Locate the word "materials" in the data below, then copy every line that holds it.
____ Input records
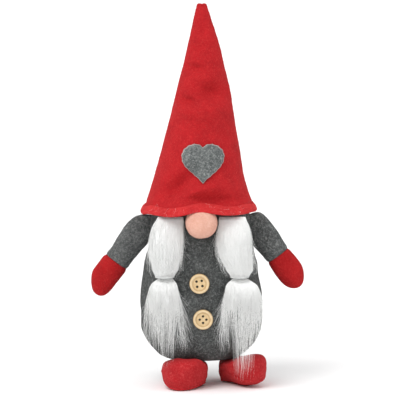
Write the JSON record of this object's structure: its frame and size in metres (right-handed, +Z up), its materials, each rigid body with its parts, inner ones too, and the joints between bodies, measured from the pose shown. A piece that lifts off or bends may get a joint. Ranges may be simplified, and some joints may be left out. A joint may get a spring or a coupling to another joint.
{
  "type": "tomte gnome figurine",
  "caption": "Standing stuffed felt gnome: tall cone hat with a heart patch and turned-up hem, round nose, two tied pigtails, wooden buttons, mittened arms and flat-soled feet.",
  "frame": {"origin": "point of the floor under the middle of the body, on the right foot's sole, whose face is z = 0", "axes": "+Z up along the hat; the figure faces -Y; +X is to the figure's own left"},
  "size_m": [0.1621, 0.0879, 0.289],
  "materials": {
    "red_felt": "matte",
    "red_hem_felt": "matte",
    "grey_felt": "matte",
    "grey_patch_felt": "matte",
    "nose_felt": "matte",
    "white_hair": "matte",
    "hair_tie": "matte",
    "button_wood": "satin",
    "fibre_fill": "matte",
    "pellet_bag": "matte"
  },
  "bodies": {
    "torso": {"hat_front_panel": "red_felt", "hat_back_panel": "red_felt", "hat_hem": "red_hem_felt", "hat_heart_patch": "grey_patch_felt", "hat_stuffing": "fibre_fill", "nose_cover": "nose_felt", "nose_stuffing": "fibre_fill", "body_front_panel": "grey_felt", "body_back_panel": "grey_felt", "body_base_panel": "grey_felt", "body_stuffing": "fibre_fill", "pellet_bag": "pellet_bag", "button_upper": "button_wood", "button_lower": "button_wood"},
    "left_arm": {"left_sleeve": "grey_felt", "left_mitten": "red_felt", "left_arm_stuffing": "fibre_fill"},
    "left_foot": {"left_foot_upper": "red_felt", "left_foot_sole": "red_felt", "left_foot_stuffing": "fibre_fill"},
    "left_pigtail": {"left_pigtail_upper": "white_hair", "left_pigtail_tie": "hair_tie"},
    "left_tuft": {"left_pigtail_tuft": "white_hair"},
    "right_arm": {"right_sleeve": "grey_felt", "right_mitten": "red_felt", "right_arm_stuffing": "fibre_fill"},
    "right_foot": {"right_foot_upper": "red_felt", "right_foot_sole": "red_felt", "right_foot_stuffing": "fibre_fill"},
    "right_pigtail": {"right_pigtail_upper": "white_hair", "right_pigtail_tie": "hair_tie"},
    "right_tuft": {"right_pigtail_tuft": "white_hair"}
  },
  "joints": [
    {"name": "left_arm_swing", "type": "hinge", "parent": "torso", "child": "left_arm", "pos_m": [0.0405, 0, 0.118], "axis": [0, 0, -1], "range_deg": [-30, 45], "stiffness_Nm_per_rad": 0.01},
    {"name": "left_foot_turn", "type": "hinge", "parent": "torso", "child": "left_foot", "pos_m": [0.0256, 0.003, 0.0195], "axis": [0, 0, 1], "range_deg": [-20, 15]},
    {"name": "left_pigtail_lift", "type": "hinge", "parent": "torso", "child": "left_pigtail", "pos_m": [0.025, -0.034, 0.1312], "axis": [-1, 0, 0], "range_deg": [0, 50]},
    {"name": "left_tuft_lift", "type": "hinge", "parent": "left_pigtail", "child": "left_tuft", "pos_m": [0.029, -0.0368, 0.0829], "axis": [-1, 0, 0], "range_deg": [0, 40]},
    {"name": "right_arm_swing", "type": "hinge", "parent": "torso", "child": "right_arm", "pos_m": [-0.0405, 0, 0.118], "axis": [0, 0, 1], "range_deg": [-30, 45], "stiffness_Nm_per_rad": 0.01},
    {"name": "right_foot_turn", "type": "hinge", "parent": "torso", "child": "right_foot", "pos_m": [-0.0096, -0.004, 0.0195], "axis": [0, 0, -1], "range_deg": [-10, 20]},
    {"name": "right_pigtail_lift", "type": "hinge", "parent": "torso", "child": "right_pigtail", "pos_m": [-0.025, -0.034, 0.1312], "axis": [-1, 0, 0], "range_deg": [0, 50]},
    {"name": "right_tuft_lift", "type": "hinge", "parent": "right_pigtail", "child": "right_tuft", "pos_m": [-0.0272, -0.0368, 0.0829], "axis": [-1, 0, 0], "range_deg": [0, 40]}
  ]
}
________
____ Input records
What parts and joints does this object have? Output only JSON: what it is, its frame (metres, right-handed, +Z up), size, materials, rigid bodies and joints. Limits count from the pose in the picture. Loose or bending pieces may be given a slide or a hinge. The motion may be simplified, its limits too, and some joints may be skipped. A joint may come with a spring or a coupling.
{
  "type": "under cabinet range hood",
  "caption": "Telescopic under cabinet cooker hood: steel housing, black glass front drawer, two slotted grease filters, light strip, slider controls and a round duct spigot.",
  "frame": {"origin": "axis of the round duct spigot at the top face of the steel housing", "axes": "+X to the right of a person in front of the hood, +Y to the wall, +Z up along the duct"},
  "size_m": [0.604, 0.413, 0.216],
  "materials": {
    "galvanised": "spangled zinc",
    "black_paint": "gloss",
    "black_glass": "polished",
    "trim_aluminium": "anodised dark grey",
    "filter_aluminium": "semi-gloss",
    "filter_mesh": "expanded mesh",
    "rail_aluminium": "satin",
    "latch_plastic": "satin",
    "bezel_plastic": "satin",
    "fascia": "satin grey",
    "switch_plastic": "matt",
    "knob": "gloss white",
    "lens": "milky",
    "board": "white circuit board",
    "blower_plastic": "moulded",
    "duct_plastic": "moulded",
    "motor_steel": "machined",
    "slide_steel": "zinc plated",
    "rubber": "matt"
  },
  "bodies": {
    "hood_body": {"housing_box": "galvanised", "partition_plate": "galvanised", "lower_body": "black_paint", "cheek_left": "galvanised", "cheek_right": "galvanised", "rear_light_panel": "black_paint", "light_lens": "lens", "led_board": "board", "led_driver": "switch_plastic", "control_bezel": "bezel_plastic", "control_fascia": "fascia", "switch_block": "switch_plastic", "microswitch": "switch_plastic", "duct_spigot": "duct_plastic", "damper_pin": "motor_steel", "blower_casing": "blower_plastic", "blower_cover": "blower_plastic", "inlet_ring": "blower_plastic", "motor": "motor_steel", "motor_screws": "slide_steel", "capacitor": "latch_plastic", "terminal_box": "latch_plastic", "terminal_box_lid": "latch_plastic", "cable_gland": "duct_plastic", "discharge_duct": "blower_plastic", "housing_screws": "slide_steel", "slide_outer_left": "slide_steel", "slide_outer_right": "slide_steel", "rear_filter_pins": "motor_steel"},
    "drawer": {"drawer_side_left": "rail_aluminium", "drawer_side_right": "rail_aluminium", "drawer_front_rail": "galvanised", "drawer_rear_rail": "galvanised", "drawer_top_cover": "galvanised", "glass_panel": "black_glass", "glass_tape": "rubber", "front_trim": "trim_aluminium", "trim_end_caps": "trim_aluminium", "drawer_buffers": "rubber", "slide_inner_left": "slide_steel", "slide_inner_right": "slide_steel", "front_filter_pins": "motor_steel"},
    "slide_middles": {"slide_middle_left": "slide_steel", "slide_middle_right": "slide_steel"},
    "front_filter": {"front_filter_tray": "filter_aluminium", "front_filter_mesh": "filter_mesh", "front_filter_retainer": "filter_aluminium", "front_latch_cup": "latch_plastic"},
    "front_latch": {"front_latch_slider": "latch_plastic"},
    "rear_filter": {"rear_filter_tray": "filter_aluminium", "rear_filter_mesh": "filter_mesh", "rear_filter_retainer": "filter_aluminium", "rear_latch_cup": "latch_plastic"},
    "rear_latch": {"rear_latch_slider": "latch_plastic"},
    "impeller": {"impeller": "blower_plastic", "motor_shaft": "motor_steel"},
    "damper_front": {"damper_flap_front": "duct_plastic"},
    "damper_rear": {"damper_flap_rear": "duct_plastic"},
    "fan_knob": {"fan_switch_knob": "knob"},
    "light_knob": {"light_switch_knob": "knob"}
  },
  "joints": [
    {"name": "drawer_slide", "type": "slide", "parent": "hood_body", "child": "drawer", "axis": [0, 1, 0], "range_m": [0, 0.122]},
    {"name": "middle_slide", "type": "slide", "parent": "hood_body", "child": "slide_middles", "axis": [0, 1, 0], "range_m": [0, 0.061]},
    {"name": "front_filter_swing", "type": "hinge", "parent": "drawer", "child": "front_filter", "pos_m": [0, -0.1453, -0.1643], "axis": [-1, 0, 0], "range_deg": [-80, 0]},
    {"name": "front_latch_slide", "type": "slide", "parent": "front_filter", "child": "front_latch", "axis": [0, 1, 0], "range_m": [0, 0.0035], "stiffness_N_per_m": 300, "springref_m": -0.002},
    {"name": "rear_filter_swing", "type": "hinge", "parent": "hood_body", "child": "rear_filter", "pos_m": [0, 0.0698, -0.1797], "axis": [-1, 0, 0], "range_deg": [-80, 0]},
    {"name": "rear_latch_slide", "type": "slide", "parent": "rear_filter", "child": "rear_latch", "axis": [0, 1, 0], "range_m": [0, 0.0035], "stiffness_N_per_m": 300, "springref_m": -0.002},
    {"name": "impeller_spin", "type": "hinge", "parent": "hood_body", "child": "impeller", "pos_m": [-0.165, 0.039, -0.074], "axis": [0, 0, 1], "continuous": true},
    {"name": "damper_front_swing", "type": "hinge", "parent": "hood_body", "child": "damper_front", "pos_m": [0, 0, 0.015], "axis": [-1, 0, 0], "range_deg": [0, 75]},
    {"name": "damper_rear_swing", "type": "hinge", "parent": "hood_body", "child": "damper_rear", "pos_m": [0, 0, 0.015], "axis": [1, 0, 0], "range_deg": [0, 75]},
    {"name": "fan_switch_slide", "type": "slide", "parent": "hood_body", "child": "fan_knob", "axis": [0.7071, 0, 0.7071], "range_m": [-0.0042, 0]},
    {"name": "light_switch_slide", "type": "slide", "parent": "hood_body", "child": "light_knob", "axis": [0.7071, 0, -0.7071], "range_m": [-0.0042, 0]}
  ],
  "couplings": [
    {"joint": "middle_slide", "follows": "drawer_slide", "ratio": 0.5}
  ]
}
________
Complete answer
Write the JSON record of this object's structure: its frame and size in metres (right-handed, +Z up), its materials, each rigid body with its parts, inner ones too, and the joints between bodies, measured from the pose shown. A piece that lifts off or bends may get a joint. Ranges may be simplified, and some joints may be left out. A joint may get a spring or a coupling to another joint.
  "materials": {
What parts and joints does this object have? Output only JSON: what it is, its frame (metres, right-handed, +Z up), size, materials, rigid bodies and joints. Limits count from the pose in the picture. Loose or bending pieces may be given a slide or a hinge. The motion may be simplified, its limits too, and some joints may be skipped. A joint may come with a spring or a coupling.
  "materials": {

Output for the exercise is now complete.